The test of a false prophet

As I was pondering in recent weeks what it means to preach about the way to heaven, I was caught short in my ponderings by the words of John Wesley in his sermons on the Sermon on the Mount (there has to be a less awkward way to phrase that). I want to explore part of one of those sermons with you today, not to cast criticism on anyone else but to test and examine my own ministry.

I turn to Wesley’s 12th sermon on the Sermon on the Mount in which Wesley considers the warnings in Matthew 7:15-20.

Watch out for false prophets. They come to you in sheep’s clothing, but inwardly they are ferocious wolves. By their fruit you will recognize them. Do people pick grapes from thornbushes, or figs from thistles? Likewise, every good tree bears good fruit, but a bad tree bears bad fruit. A good tree cannot bear bad fruit, and a bad tree cannot bear good fruit. 19 Every tree that does not bear good fruit is cut down and thrown into the fire. Thus, by their fruit you will recognize them.

If you have any doubts that preaching the way to heaven is one of Wesley’s chief concerns, this sermon will clear such confusion away. The biblical verses warn of false prophets, and so Wesley begins by explaining what a prophet is: “those men who profess to be sent of God, to teach others the way to heaven.”

And he continues this emphasis on heaven as he explains what makes a preacher a false prophet.

“Those are false prophets, who teach a false way to heaven, a way which does not lead thither.”

And what is the true way? Wesley finds his answer in looking to the beginning of Christ’s sermon, at what are commonly called the Beattitudes of Matthew 5:1-12.

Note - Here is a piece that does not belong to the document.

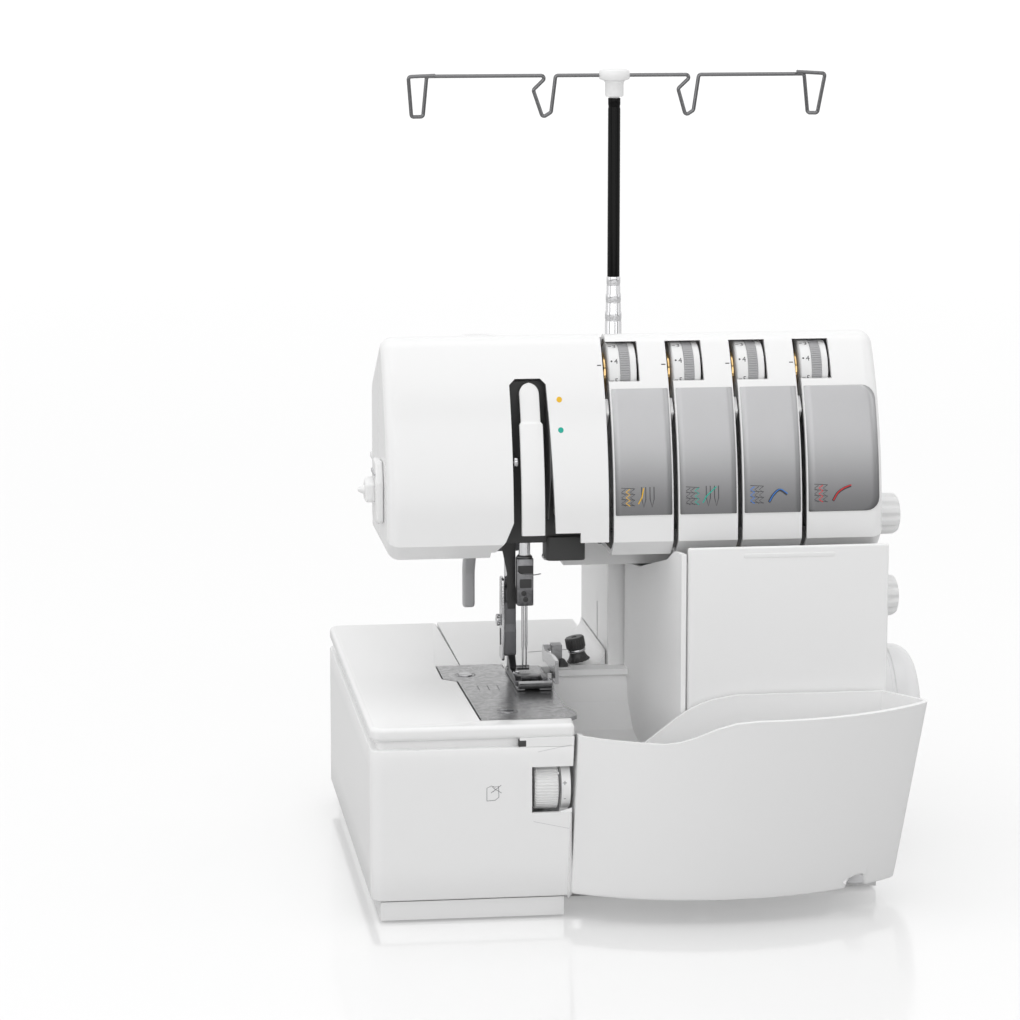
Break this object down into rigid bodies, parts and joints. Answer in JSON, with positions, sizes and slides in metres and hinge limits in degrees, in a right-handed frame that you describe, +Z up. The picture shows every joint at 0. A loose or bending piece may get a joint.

Now the way to heaven pointed out in the preceeding sermon is the way of lowliness, mourning, meekness, and holy desire, love of God and our neighbour, doing good, and suffering evil for Christ’s sake. They are, therefore, false prophets, who teach, as the way to heaven, any other way than this.

To give an all-too-short a summary of Wesley’s point, he is saying that the way to heaven is a way of spiritual grief over our own sinfulness, a way of a changed life animated by the love and forgiveness of Christ, and a way of worldly reproach for our obedience to a God the world does not recognize as its own.

It is a narrow way and often a difficult way, which makes it usually an unpopular way. We all want to be told that the way to heaven is a broad way and that everyone arrives on that happy shore. We want to be told that it does not matter if we let our pride, sloth, ego, lust, and rage rule us because the doors of heaven will still be open to us. None of us want to hear that we are wrong about that, preachers or laity.

But if it is true, then what we want to hear — and what we pastors find it easy to say — is irrelevant. If it is true — as Christ says — that the way to the Kingdom is narrow and few find it, then woe to us who ignore this truth. We should seek earnestly what has been revealed to us about the way to heaven in the Bible. It should be of highest priority to all who preach and, indeed, everyone else as well.

And so the question I put to myself today is this: Have I been a false prophet or true? Do I preach in a way that makes the narrow way clear? Or do I tend to comfort those on the broad way to destruction too much?

These are questions for me to weigh but not answer in this moment as I write this post.

I will, however, close with Wesley’s exhortation to preachers that closes his sermon. I read it as words written for me, but I share them with you as well.

Humble yourselves before him. Cry unto him out of the dust, that he may first quicken thy soul; give thee the faith that worketh by love; that is lowly and meek, pure and merciful, zealous of good works, rejoicing in tribulation, in reproach, in distress, in persecution for rightousness’ sake! So shall “the Spirit of glory and of Christ rest upon thee,” and it shall appear that God hath sent thee. So shalt thou indeed “do the work of an Evangelist, and make full proof of thy ministry.” So shall the word of God in thy mouth be “an hammer that breaketh the rocks in pieces!” It shall then be known by thy fruits that thou art a Prophet of the Lord, even by the children whom God hath given thee. And having “turned many to righteousness,” thou shalt “shine as the stars for ever and ever!”